La catástrofe principal de este país es la expulsión de millones de campesinos que alguna vez tuvieron su rancho y su tierra. Se cuentan por millones. Y el rosario de desplazados granea, un día sí, el otro también. Antier en Buenaventura, ayer en el Catatumbo, hoy en el Chocó. añana en cualquier lugar del mapa.
Para ellos la casa vino adosada al cultivo del que arrancaron la subsistencia. Hoy perdieron la casa y el sitio de la siembra. Su desgracia es doble, triple. Llegan a la ciudad a arañar los cerros donde no hay agua ni luz ni transporte. Solamente la vista de una prosperidad en ladrillo y asfalto ante la cual experimentan el desprecio de seguir vivos.

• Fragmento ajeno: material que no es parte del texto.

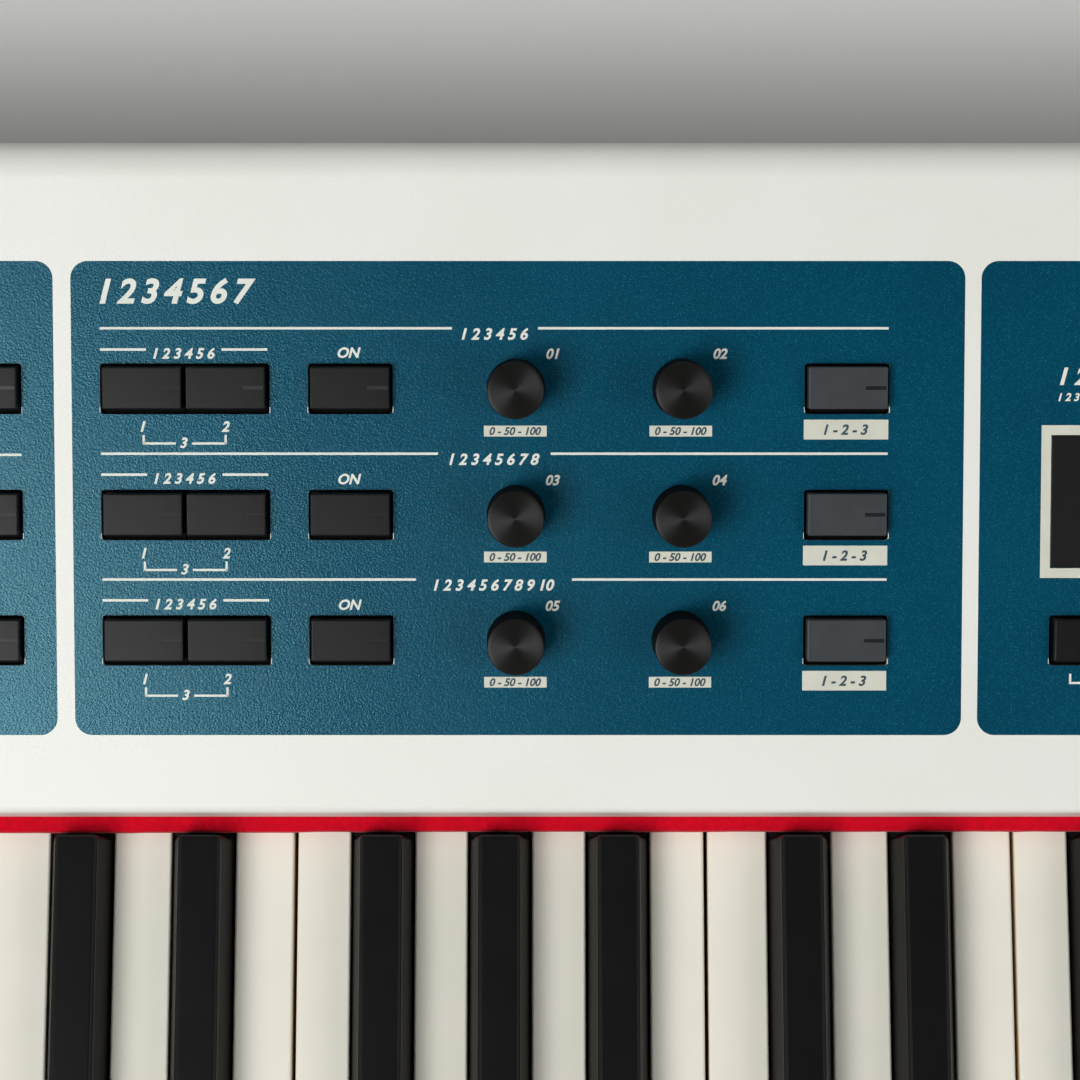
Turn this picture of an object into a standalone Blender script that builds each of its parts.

Así que unos buscan comprar la casa propia y otros saben que no logran ni desearla. Los primeros aspiran a conquistar raíces, los segundos a por lo menos seguir respirando. Sueñan con la época en que eran alguien, igual a las gallinas y las vacas.
Enrique Buenaventura, dramaturgo y poeta, proclamó una consigna que tal vez concilie a los que tienen, los que no pueden tener y los que se mueren por tener: “Tenemos que construir algo / que no sea una casa / sino nosotros mismos / Algo que no ofrezca resistencia / a nuestros cambios / y hay que construirlo / en un lugar público / donde seamos para nosotros / lo que somos para los demás”.
Tal vez la única casa de donde nadie nos puede expulsar sea ese “nosotros mismos”. Tampoco se compra esta casa. Se construye no para nosotros exclusivamente, sino teniendo en cuenta a los vecinos del barrio, de la ciudad, del país, en últimas del mundo. Es una morada con ventanas abiertas a los cambios de quienes la habitan y de los que los rodean.
La propuesta de Buenaventura no es puramente una terapéutica ni una metafísica ni una política. Es más bien una poética. Es decir, un modo de vivir en conexión con la interioridad de cada uno, con las metamorfosis de la existencia y con las demás criaturas que nos hacen hombres.